Dyslexics can work in a wide variety of professions, as we have reported here several times. This also applies to the medical field. It is not yet known how many medical professionals are affected by Dyslexia. However, we have seen dyslexics studying human or veterinary medicine or already working in their field on several occasions.
Intellectually (in terms of knowledge), studying medicine is not a problem for most of those affected. However, in these fields, the subject of Dyslexia is not discussed at all or rarely, and people come out even less often than in other fields of study. The barriers for dyslexics seem to be much lower in fields such as social work, architecture, and other engineering professions. In contrast, in elite fields of study such as medicine, psychology, and law, there is a greater stigma to coming out as dyslexic. This often triggers anxiety or self-doubt among those affected when choosing a course of study, even though these students often perform very well academically when guided and supported according to their abilities.
Many of those who are affected encounter a lack of understanding. Professors or colleagues doubt their professional suitability by pointing out that they cannot read and write without errors. This results in strong pressure to perform, which can affect the overall psychological state of the students.
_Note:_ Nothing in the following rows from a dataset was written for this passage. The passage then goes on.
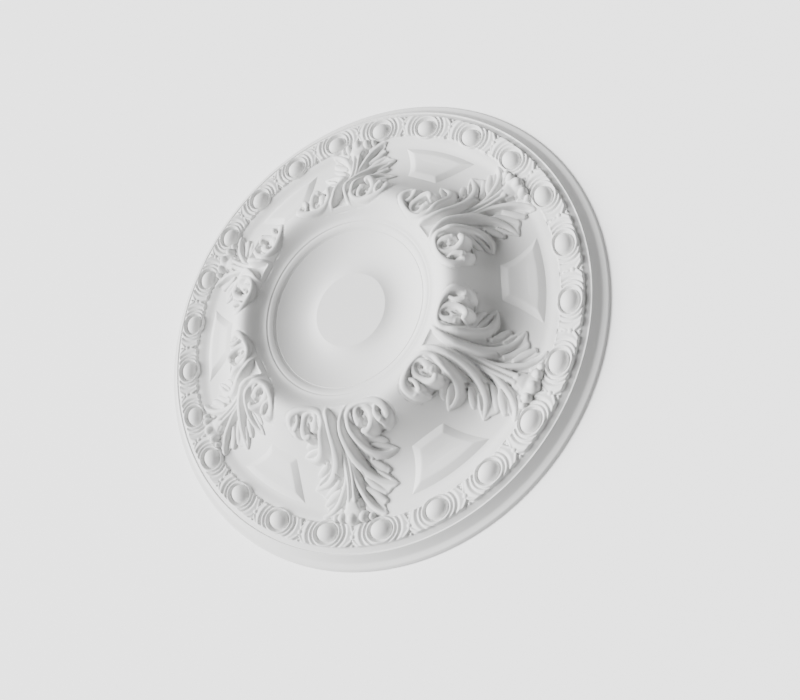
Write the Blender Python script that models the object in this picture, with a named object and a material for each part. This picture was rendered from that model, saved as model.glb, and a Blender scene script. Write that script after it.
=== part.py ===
"""Round ceiling rose, moulded in one piece and primed white.

The rose lies on its flat back with the carved face up: +Z points out of the face, and the origin is the
middle of the back. In use it is turned over and bedded against a ceiling. From the middle outwards it has
a flat disc in a dish, a high round ring, a field that sweeps down from it with six raised panels, an
egg-and-dart band, a channel, a cove and a thin lip. Six acanthus sprays hang over the ring, each with a
sunk notch between two scrolls, and end in a bud on the egg-and-dart band.

The face is worked out for half a spray, from the middle line of a spray to the middle line of a panel,
and is then mirrored and turned round the rose.
"""

import math

import bmesh
import bpy
from mathutils import Matrix, Vector
from mathutils.geometry import delaunay_2d_cdt

# Whole rose
ROSE_RADIUS = 0.350
SPRAYS = 6

# Disc and dish, from the middle outwards
DISC_RADIUS = 0.055
DISC_HEIGHT = 0.0343
DISC_SLOPE_WIDTH = 0.022
TROUGH_HEIGHT = 0.0313
DISH_SWEEP_WIDTH = 0.040
DISH_EDGE_HEIGHT = 0.0434

# Bead and high ring round the dish
DISH_FILLET_WIDTH = 0.0034
RING_BEAD_WIDTH = 0.0084
RING_BEAD_TOP_HEIGHT = 0.0546
RING_FILLET_WIDTH = 0.0035
RING_INNER_WIDTH = 0.0287
RING_OUTER_WIDTH = 0.026
RING_TOP_HEIGHT = 0.0715
RING_SHOULDER_HEIGHT = 0.0534

# Field, and the border of the egg-and-dart band, from the rim inwards
FIELD_LOW_HEIGHT = 0.0075
BAND_BORDER_WIDTH = 0.017
BAND_BORDER_HEIGHT = 0.0122
BAND_WIDTH = 0.0312
BAND_OUTER_HEIGHT = 0.0172
RIM_CHANNEL_WIDTH = 0.0058
RIM_CHANNEL_HEIGHT = 0.0142
RIM_FILLET_WIDTH = 0.0022
RIM_FILLET_HEIGHT = 0.0156
COVE_WIDTH = 0.0110
LIP_WIDTH = 0.0098
LIP_INNER_HEIGHT = 0.0088
EDGE_HEIGHT = 0.0068

# Egg-and-dart band
EGGS_PER_SPRAY = 4
EGG_LENGTH = 0.032
EGG_WIDTH = 0.027
EGG_RISE = 0.0122
EGG_INWARD_SHIFT = 0.0020
HUSK_SPACING = 0.0068
HUSK_SQUEEZE = 0.55
HUSK_RISE = 0.0050
HUSK_HALF_WIDTH = 0.0030
HUSK_FADE_WIDTH = 0.004
DART_LENGTH = 0.013
DART_RISE = 0.0042

# Raised panel in the field
PANEL_INNER_SET = 0.030
PANEL_OUTER_SET = 0.0015
PANEL_INNER_CHORD = 0.0505
PANEL_OUTER_CHORD = 0.122
PANEL_BEVEL = 0.0095
PANEL_RISE = 0.0050
PANEL_SIDE_HOLLOW = 0.0035

# Acanthus spray
SPRAY_START_INSIDE_CROWN = 0.019
BUD_OVERLAP = 0.002
BLADE_RISE_SHARE = 0.55
BLADE_SHOULDER = 0.003
NOTCH_DEPTH = 0.0060
NOTCH_SIDE_WIDTH = 0.002
HOLLOW_DEPTH = 0.0050
HOLLOW_SIDE_WIDTH = 0.003
SLOT_DEPTH = 0.0075
SLOT_HALF_WIDTH = 0.0028
EYE_DEPTH = 0.0040
EYE_RADIUS = 0.0040
KNOB_RISE = 0.0060
KNOB_RADIUS = 0.0045
BUD_RISE = 0.0135
BUD_HALF_WIDTH = 0.0095
BUD_HALF_LENGTH = 0.0105

# Radii that follow from the widths above
trough_radius = DISC_RADIUS + DISC_SLOPE_WIDTH
dish_radius = trough_radius + DISH_SWEEP_WIDTH
ring_bead_start = dish_radius + DISH_FILLET_WIDTH
ring_bead_end = ring_bead_start + RING_BEAD_WIDTH
ring_start = ring_bead_end + RING_FILLET_WIDTH
crown_radius = ring_start + RING_INNER_WIDTH
shoulder_radius = crown_radius + RING_OUTER_WIDTH
lip_radius = ROSE_RADIUS - LIP_WIDTH
cove_radius = lip_radius - COVE_WIDTH
channel_radius = cove_radius - RIM_FILLET_WIDTH
band_outer_radius = channel_radius - RIM_CHANNEL_WIDTH
band_inner_radius = band_outer_radius - BAND_WIDTH
field_low_radius = band_inner_radius - BAND_BORDER_WIDTH

half_sector = math.pi / SPRAYS
egg_radius = (band_inner_radius + band_outer_radius) / 2 - EGG_INWARD_SHIFT
egg_half_pitch = half_sector / EGGS_PER_SPRAY
spray_start = crown_radius - SPRAY_START_INSIDE_CROWN
spray_length = band_inner_radius + BUD_OVERLAP - spray_start


def ease_cosine(share):
    """S-curve from 0 to 1, level at both ends."""
    return (1 - math.cos(math.pi * share)) / 2


def quarter_round(share):
    """Quarter round from 0 to 1, steep at first and level at the end."""
    return math.sin(math.pi / 2 * share) ** 1.2


def shoulder(share):
    """Quarter round from 0 to 1, level at first and steep at the end."""
    return 1 - math.cos(math.pi / 2 * share)


def cove(share):
    """Hollow sweep from 0 to 1, steep at first and level at the end."""
    return 1 - (1 - share) ** 2.5


def straight(share):
    return share


def scoop(share):
    """Hollow sweep from 0 to 1, level at first and steep at the end."""
    return share ** 2


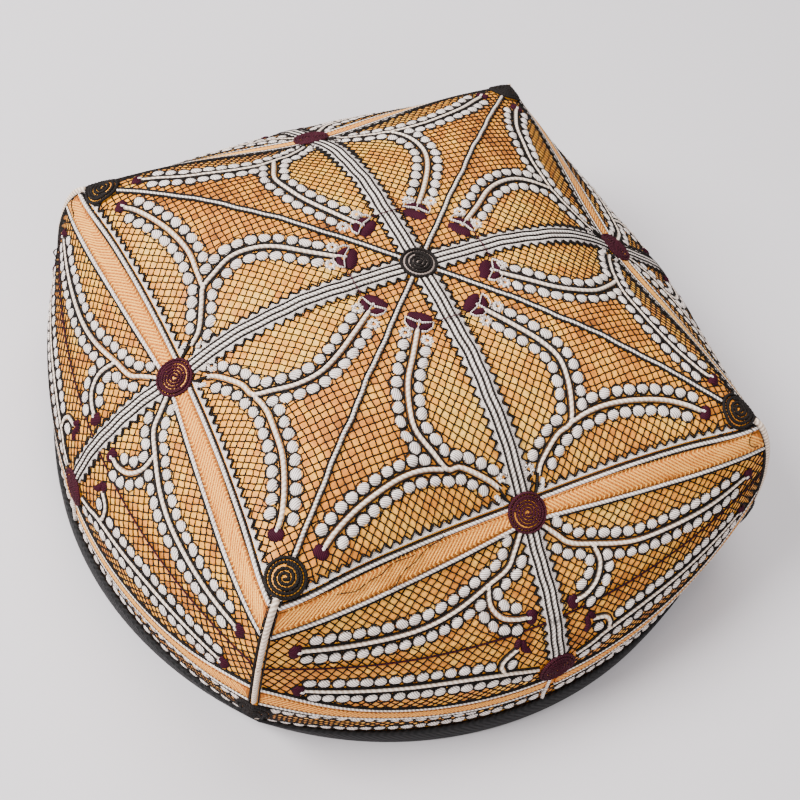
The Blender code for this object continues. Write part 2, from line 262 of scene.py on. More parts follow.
def new_sheet():
    """An empty sheet, whose points know their way out and their place in the weave."""
    bm = bmesh.new()
    bm.verts.layers.float_vector.new("way_out")
    bm.verts.layers.float_vector.new("weave")
    return bm


def lay(bm, cells, a_ends, b_ends, cloth, turn=None):
    """Lays a sheet of cells on the cloth. turn changes (a, b) into a chart place."""
    made = bmesh.ops.create_grid(bm, x_segments=cells[0], y_segments=cells[1], size=1)["verts"]
    (a0, a1), (b0, b1) = a_ends, b_ends
    uv = np.array([(a0 + (a1 - a0) * (v.co.x + 1) / 2, b0 + (b1 - b0) * (v.co.y + 1) / 2) for v in made])
    out, weave = bm.verts.layers.float_vector["way_out"], bm.verts.layers.float_vector["weave"]
    place, way = spot(cloth, uv if turn is None else turn(uv))
    for v, p, n, (a, b) in zip(made, place * 0.001, way, uv):
        v.co, v[out], v[weave] = p, n, (a, b, 0)


def merge(bm, dist=2e-6):
    bmesh.ops.remove_doubles(bm, verts=bm.verts[:], dist=dist)


def thicken(bm, base, height, inner=0):
    """Gives a laid sheet its wall: from base above the cloth, height thick, both in millimetres."""
    out = bm.verts.layers.float_vector["way_out"]
    for v in bm.verts:
        v.co += v[out] * base * 0.001
    grown = bmesh.ops.extrude_face_region(bm, geom=bm.faces[:], use_keep_orig=True)["geom"]
    for part in grown:
        if isinstance(part, bmesh.types.BMVert):
            part.co += part[out] * height * 0.001
        elif isinstance(part, bmesh.types.BMFace):
            part.material_index = inner
    bmesh.ops.recalc_face_normals(bm, faces=bm.faces[:])


def finished(name, mesh, slot_name, materials, nodes=()):
    """A piece of the cap, which rides with it and stands for its solids, if it has any."""
    mesh.shade_smooth()
    for material in materials:
        mesh.materials.append(material)
    piece = placed(name, mesh)
    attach(piece, "root")
    if nodes:
        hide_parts(*nodes)


def sewn(name, bm, slot_name, materials, nodes=()):
    """The same for a bmesh, which becomes the piece's mesh and is then freed."""
    mesh = bpy.data.meshes.new(name)
    bm.to_mesh(mesh)
    bm.free()
    finished(name, mesh, slot_name, materials, nodes)


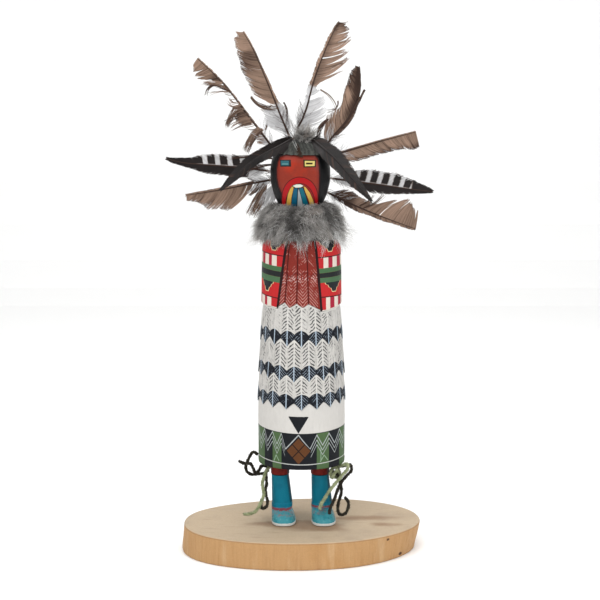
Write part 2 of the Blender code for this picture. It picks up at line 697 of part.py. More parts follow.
def make_feather(name, entry, parts, mat):
    """A lens section at each station: left edge, front ridge, right, back."""
    depth, curve, shaft, left, right = entry
    rings = []
    count = len(left)
    stations = shaft_stations(shaft, count)
    for i, (centre, along) in enumerate(stations):
        share = max(0.0, (i - 3) / (count - 4))
        y = (depth + curve * share ** 2) * U
        side = Vector((-along.y, along.x))
        quill = QUILL_RADIUS * (1 - 0.55 * share)
        wide_left = max(left[i] * U, quill)
        wide_right = max(right[i] * U, quill)
        a = centre + side * wide_left
        b = centre - side * wide_right
        camber_left = 0.06 * wide_left
        camber_right = 0.06 * wide_right
        front = RIDGE_FRONT * (1 - 0.5 * share)
        back = RIDGE_BACK * (1 - 0.5 * share)
        if left[i] == 0 and right[i] == 0:
            camber_left = 0.0
            camber_right = 0.0
            front = QUILL_RADIUS
            back = QUILL_RADIUS
        rings.append([
            (a.x, y + camber_left, a.y),
            (centre.x, y - front, centre.y),
            (b.x, y + camber_right, b.y),
            (centre.x, y + back, centre.y),
        ])
    return mesh_object(name, *loft(rings), parts, mat)





def make_strand(name, points, parts, mat):
    curve = bpy.data.curves.new(name, "CURVE")
    curve.dimensions = "3D"
    curve.bevel_depth = YARN_DIAMETER / 2
    curve.bevel_resolution = 2
    curve.use_fill_caps = True
    spline = curve.splines.new("POLY")
    spline.points.add(len(points) - 1)
    for target, (x, y, z) in zip(spline.points, points):
        target.co = (x * U, y * U, z * U, 1.0)
    obj = bpy.data.objects.new(name, curve)
    obj.location = (0.0, 0.0, STAND_Z)
    parts.objects.link(obj)
    curve.materials.append(mat)
    return obj


def main():
    for obj in list(bpy.data.objects):
        bpy.data.objects.remove(obj, do_unlink=True)
    scene = bpy.context.scene
    parts = bpy.data.collections.new("kachina_doll")
    cutters = bpy.data.collections.new("cutters")
    scene.collection.children.link(parts)
    scene.collection.children.link(cutters)

    wood = material("base_wood", (0.52, 0.34, 0.19), 0.7)
    paint = material("carved_paint", (0.45, 0.30, 0.27), 0.6)
    fur = material("grey_fur", (0.23, 0.22, 0.20), 0.95)
    down = material("grey_down", (0.20, 0.21, 0.20), 0.9)
    vane = material("brown_feather", (0.26, 0.20, 0.15), 0.8)
    barred = material("barred_feather", (0.42, 0.40, 0.37), 0.75)
    black = material("black_feather", (0.03, 0.025, 0.02), 0.5)
    green = material("green_yarn", (0.28, 0.33, 0.17), 0.95)
    dark = material("dark_yarn", (0.06, 0.06, 0.04), 0.95)

    make_base(parts, wood)
    make_figure(parts, cutters, paint)
    make_ruff(parts, fur)
    make_crown(parts, fur)
    make_forehead(parts, down)
    for name, entry in FAN_FEATHERS.items():
        is_barred = name in ("feather_left_3", "feather_right_4")
        make_feather(name, entry, parts, barred if is_barred else vane)
    for name, entry in DRAPED_FEATHERS.items():
        make_feather(name, entry, parts, black)
    for name, points in YARN_STRANDS.items():
        is_pale = name in PALE_STRANDS
        make_strand(name, points, parts, green if is_pale else dark)


main()
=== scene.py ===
"""Looks of the kachina doll: painted carving, feathers, fur, yarn and its wood slice.

Lengths in the tables are millimetres. Heights of the doll are counted from its
soles, which stand on the base.
"""

import math

import bpy
import numpy as np
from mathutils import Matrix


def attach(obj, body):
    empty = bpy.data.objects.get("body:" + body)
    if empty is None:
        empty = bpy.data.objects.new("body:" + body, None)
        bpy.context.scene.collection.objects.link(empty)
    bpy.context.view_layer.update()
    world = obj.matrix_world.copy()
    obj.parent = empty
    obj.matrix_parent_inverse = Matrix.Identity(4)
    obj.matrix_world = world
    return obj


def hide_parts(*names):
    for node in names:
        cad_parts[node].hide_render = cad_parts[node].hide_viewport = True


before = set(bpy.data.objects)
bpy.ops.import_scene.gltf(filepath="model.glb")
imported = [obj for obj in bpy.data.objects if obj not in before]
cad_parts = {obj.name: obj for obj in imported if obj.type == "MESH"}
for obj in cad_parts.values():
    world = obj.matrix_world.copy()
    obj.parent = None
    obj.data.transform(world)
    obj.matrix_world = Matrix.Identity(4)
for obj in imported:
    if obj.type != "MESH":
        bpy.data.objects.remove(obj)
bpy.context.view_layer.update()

MM = 0.001
DEG = math.pi / 180
BASE_TOP = 19.5
STAND = 19.8  # the soles' height: the base and 0.3 mm of clearance
DEPTH_RATIO = 0.86  # depth of the robe and of the head for their width
GOLDEN_ANGLE = 2.39996
SHOWN = 0.69  # share of a screen colour that the paint needs under the studio's light
RNG = np.random.default_rng(11)


# ---- shared helpers

def rgb(red, green, blue):
    """Linear colour of a paint from the screen values, 0 to 255, that it is to show."""
    c = np.array((red, green, blue)) / 255
    c = SHOWN * np.where(c <= 0.04045, c / 12.92, ((c + 0.055) / 1.055) ** 2.4)
    return (float(c[0]), float(c[1]), float(c[2]), 1.0)


def piece(name, points, faces, material, stands_for=(), fields=None):
    """A mesh object from points in millimetres and lists of face corners."""
    blocks = [np.asarray(f, np.int32) for f in (faces if isinstance(faces, list) else [faces])]
    corners = np.concatenate([b.ravel() for b in blocks])
    sizes = np.concatenate([np.full(len(b), b.shape[1]) for b in blocks])
    mesh = bpy.data.meshes.new(name)
    mesh.vertices.add(len(points))
    mesh.vertices.foreach_set("co", (np.asarray(points) * MM).astype(np.float32).ravel())
    mesh.loops.add(len(corners))
    mesh.loops.foreach_set("vertex_index", corners)
    mesh.polygons.add(len(sizes))
    starts = np.concatenate([[0], np.cumsum(sizes)[:-1]]).astype(np.int32)
    mesh.polygons.foreach_set("loop_start", starts)
    mesh.update(calc_edges=True)
    mesh.polygons.foreach_set("use_smooth", np.ones(len(sizes), bool))
    for field, values in (fields or {}).items():
        attribute = mesh.attributes.new(field, "FLOAT", "POINT")
        attribute.data.foreach_set("value", np.asarray(values, np.float32).ravel())
    mesh.materials.append(material)
    obj = bpy.data.objects.new(name, mesh)
    bpy.context.scene.collection.objects.link(obj)
    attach(obj, "root")
    if stands_for:
        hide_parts(*stands_for)
    return obj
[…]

Those affected deal with this pressure in very different ways, with family background and the school development that they experienced playing an important role.
Some dyslexics are confronted with sentences like „How can you choose such a profession with these problems? That’s just won’t work!“. This is what some affected medical students experience in their everyday life. Often the good abilities of those affected are not recognized, because until today it is assumed that Dyslexia is a disease or disability. The fact that Dyslexia is listed as a reading and spelling disorder in the ICD-10 manual is also controversial among medical trainees. Many medical professionals view this particular reading-spelling disability as a mental illness. Therefore, it is a major handicap for many dyslexics to dealing openly with the problem. In this way, those affected are prevented from better professional development. With a more pragmatic approach, they could be better integrated, by recognizing and promoting their personal and professional potential regardless of their writing skills.
Dyslexics do not infrequently choose medicine as a field of study. This may be related to their usually good knowledge of science. They are also often very social and compassionate. Therefore, they are well suited for these professions, provided they are academically capable.
It would be good if the departments were more enlightened in regard to their approach of this topic. In addition, the medical condition of Dyslexia as a reading and spelling disorder should be questioned. For those affected, it often means discrimination instead of the necessary integration into working life.
Education politics should pay more attention to this issue. Otherwise, we will continue to miss many good opportunities to use the good potential of dyslexic people.